RFID Lead Time 2026: Quote-to-Delivery Timeline for B2B Buyers

RFID lead time 2026 buyer guide: quote (24h) → sample (7-15d) → bulk (12-25d) → freight (5-45d). Realistic project windows, air vs sea trade-offs, framework MSA paths.

Updated June 12, 2026 6 min read 1427 words By RFIDAK RFID Editorial Team
RFID Lead Time 2026: Quote-to-Delivery Timeline for B2B Buyers - RFIDAK RFID buyer guide covering buying guide

Quick Answer

RFID end-to-end lead time = 24-48h quote → 7-15d sample → 12-25d bulk production → 5-45d freight. Stock SKU pilots ship in 2-3 weeks; full custom UHF inlay programs with new antenna die typically land in 8-10 weeks. Air freight saves 3-5 weeks at 5-10× sea cost; DDP customs clearance alone can add a week.

Lead time is the gap between "we want to order" and "tags are in our warehouse." For B2B RFID projects this gap is rarely just production time — it is the sum of quote turnaround, sample approval, production, QC, and freight. Understanding each stage prevents broken project deadlines.

The four lead-time stages

Every RFID custom project moves through four sequential stages:

  1. Quote turnaround — from inquiry to firm price + spec confirmation. RFIDAK target: 24–48 hours.
  2. Sample production + approval — first physical sample shipped + buyer approves the spec. Typical: 7–15 business days.
  3. Bulk production — full PO production after sample approval. Typical: 12–25 business days.
  4. Freight to destination — air or sea shipping + customs clearance. Typical: 5–45 days.

End-to-end, an RFID project typically takes 4–10 weeks from inquiry to receiving stock.

Cargo plane on runway for RFID DHL Express and air freight delivery
Air freight collapses the freight stage from 25–45 days down to 3–10 days — usually the single biggest lever for compressing a deadline-driven RFID project.

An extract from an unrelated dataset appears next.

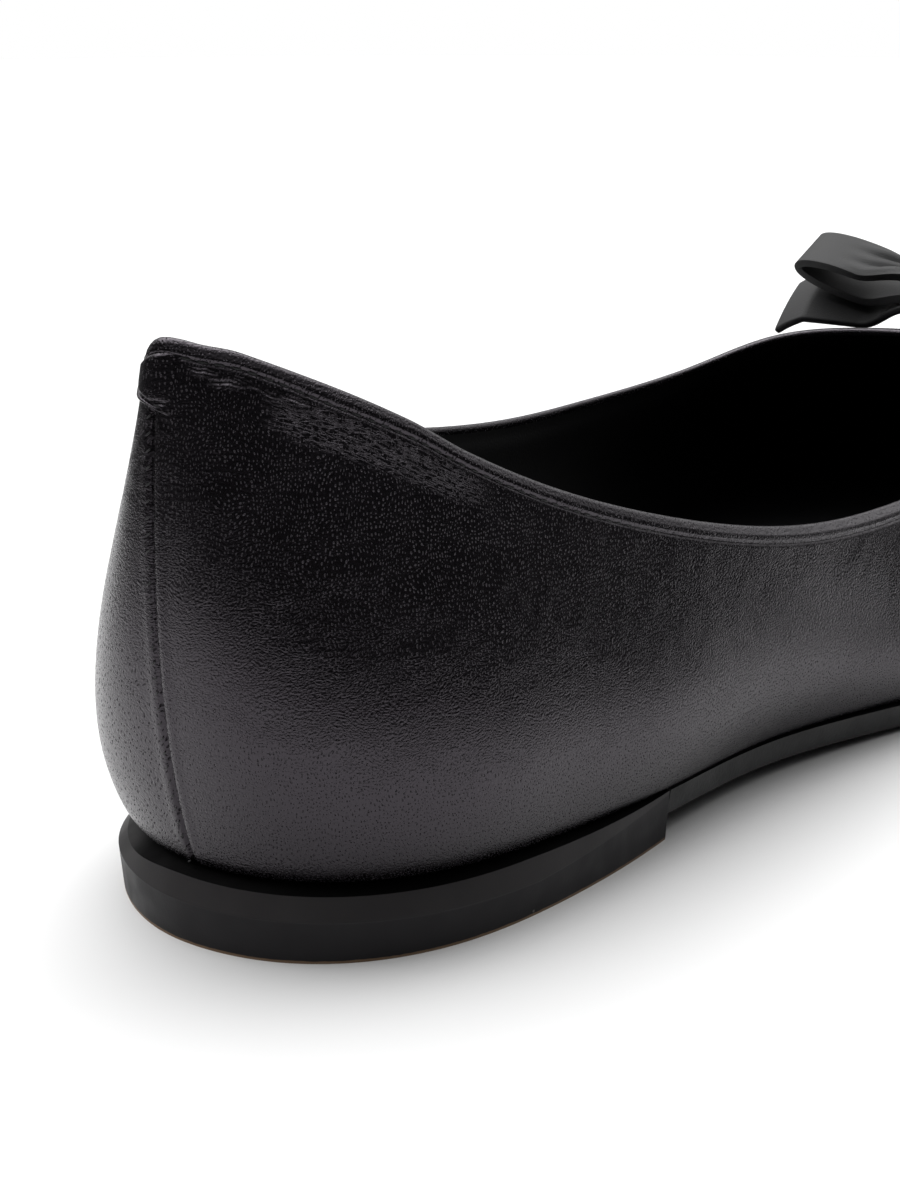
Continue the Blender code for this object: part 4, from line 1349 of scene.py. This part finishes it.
def make_tail(side_name, side):
    reach = TAIL_SPAN / 2 - MOUTH
    rows = [band_row(side * GAP, 0.0, TAIL_LEVEL, RIBBON_PINCH / 2)]
    for i in range(TAIL_STEPS + 1):
        out = i / TAIL_STEPS
        under_loop = min(out * reach / LOOP_REACH, 0.85)
        z = TAIL_LEVEL + 0.9 * loop_floor(under_loop) - TAIL_DROP * out**5
        half = strip_half(out, TAIL_DEPTH, 0.9)
        slant = side * TAIL_SLANT / 2 * float(soft_step(out, 0.5, 1.0))
        sag = TAIL_SAG * float(soft_step(out, 0.0, 0.35))
        y = -TAIL_SWEEP * out**LOOP_CURL_POWER
        rows.append(band_row(side * (MOUTH + reach * out), y, z, half, slant, sag=sag))
    ribbon("tail_" + side_name, rows, "bow_tail_" + side_name)


def make_knot():
    hole_y = RIBBON_PINCH / 2 + GAP
    hole_z = STACK_HEIGHT / 2 + GAP
    count = 72
    rings = []
    for i in range(17):
        x = -0.5 + i / 16
        rings.append((x, 1 - 0.30 * abs(2 * x) ** 2.6 + 0.04 * math.cos(2 * math.pi * 3 * x)))
    rings += [(0.5, 0.0), (-0.5, 0.0)]
    points = []
    for x, wall_share in rings:
        for i in range(count):
            angle = 2 * math.pi * i / count
            c, s = math.cos(angle), math.sin(angle)
            y = math.copysign(abs(c) ** KNOT_SQUARENESS, c) * hole_y
            z = math.copysign(abs(s) ** KNOT_SQUARENESS, s) * hole_z
            thick = wall_share * KNOT_WALL
            points.append(BOW_PLACE @ Vector((x * KNOT_WIDTH, y + c * thick, ROLL_AXIS + z + s * thick)))
    faces = grid_faces(len(rings), count, wrap_rows=True, wrap_columns=True)
    new_piece("knot", np.array(points), faces, bow_leather, ["bow_knot"], sharp=45)


def make_bow_leather():
    """Matt black kid, softer and duller than the upper."""
    material, tree, shader = new_material("matt bow leather", (0.0080, 0.0080, 0.0088), 0.58,
                                          Specular_IOR_Level=0.35, Sheen_Weight=0.05, Sheen_Roughness=0.5)
    add_relief(tree, shader, grain_height(tree), 0.00002)
    return material


BOW_PLACE = bow_place()
bow_leather = make_bow_leather()
for side_name, side in (("outer", 1), ("inner", -1)):
    make_loop(side_name, side)
    make_tail(side_name, side)
make_knot()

Sample timeline by product family

Product Stock Sample Custom Sample Notes
RFID Cards 3 days 7–10 days Custom print needs digital proof + lamination
Keyfobs 3 days 10–15 days (new mold) / 5 days (mold reuse) New mold = +5–10 days for tooling
Wristbands 5 days 10–15 days Custom Pantone matching adds 2–3 days
UHF Inlays / Stickers 5 days 10–15 days (antenna tuning) Custom antenna requires RF lab measurement
Card Inlays (B2B) 7 days 15–20 days Antenna match + frequency tuning by RF lab
RFID Readers 1–2 days 7 days (firmware) / 15 days (custom OEM board) Hardware ships from stock; firmware customizable

Bulk production timeline

After sample approval, bulk production runs follow a predictable schedule:

  • Cards (10K–100K pieces): 12–15 business days. Bottleneck = lamination press scheduling.
  • Keyfobs (5K–50K pieces): 10–14 business days. Bottleneck = injection molding cycle time.
  • Wristbands (10K–100K pieces): 12–18 business days. Bottleneck = silicone curing batch.
  • UHF inlays (100K–1M pieces): 15–25 business days. Bottleneck = chip placement throughput.
  • OEM electronic readers (100–5K units): 12–20 business days. Bottleneck = PCB assembly + firmware burn.

Air vs sea freight comparison

Mode Transit Time Cost (per kg) Best For
DHL / FedEx Express 3–5 days $5–$12 USD Samples, urgent < 50 kg shipments
Air freight (forwarder) 7–10 days $3–$6 USD Mid-volume 50–500 kg
Sea freight (FCL/LCL) 25–45 days $0.20–$0.80 USD Volume orders > 500 kg
Container ship loaded with sea freight at port for bulk RFID FCL shipment
Sea freight (FCL or LCL) is what makes large RFID rollouts economical at scale — you trade 4–6 extra weeks for a 5–10× freight cost reduction.

Lead-Time Math: Realistic Total Project Windows

The four stages are sequential, but they do not always all apply. The five common project archetypes below show how the actual end-to-end window changes depending on whether you skip the sample stage, run a framework agreement, or split air + sea freight. All numbers are business days from PO to stock-in-warehouse.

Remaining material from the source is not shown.